Published: Jan 1, 2016 by The PISM Authors
Simulated ice extent and velocity in April (left) and November (right) of 1995.
|Title||The Autumn of break-ups: When Jakobshavn Isbrae lost its floating tongue|
|Authors||A. Aschwanden, M. Fahnestock, M. Truffer, and R. Motyka|
|Venue||2015 AGU Fall Meeting|
Jakobshavn Isbrae, Greenland’s fastest-flowing outlet glacier, lost its floating tongue in 1995, an event which is often attributed to changes in ocean temperature.

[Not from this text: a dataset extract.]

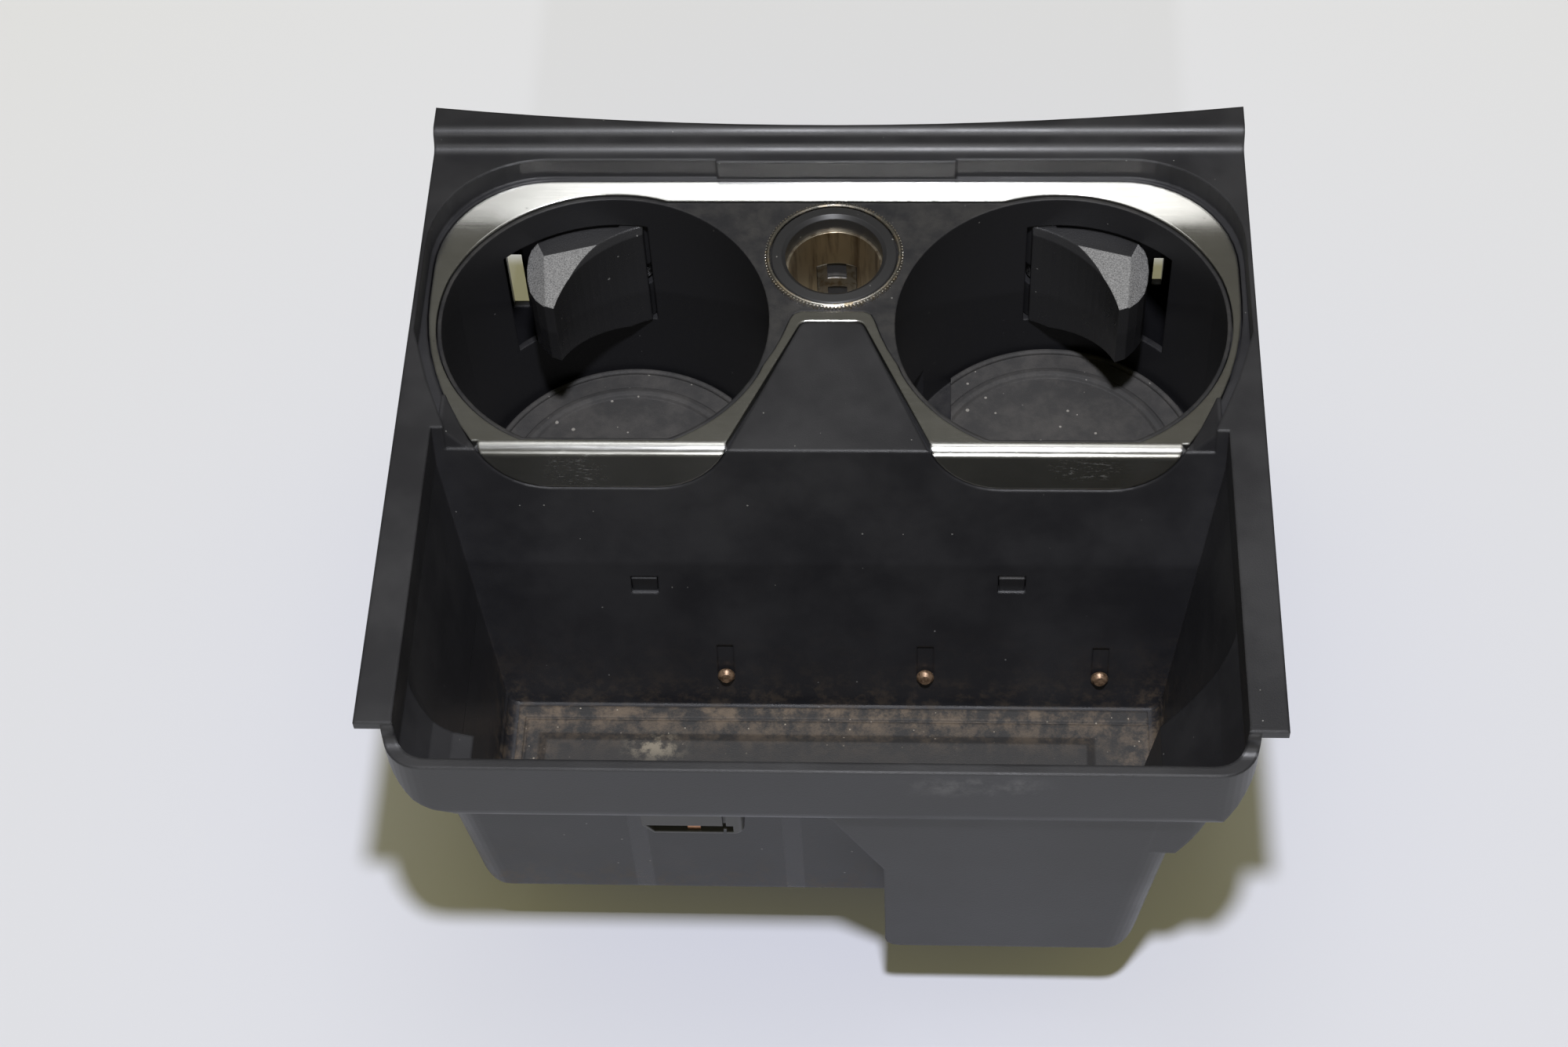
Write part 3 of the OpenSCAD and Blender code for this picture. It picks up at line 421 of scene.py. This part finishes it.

This poster and movie show the results of PISM simulations of this event, based on a step increase from 180 m/yr to 225 m/yr in sub-shelf melt rate during 1995 (Motyka et al. 2011). The simulations are started from reasonably-detailed observations of the 1985 state of the outlet glacier. A high-resolution HIRHAM5 reanalysis (Langen et al. 2015) is used for the atmospheric 1989–2011 climate. The results show that general patterns are simulated correctly, with ice speeds which almost double after break-up of the floating tongue. The timing of the break-up is too early and too fast, but these simulations do not include the “ice rumple” (Echelmeyer et al. 1991), which may add stability to the floating tongue.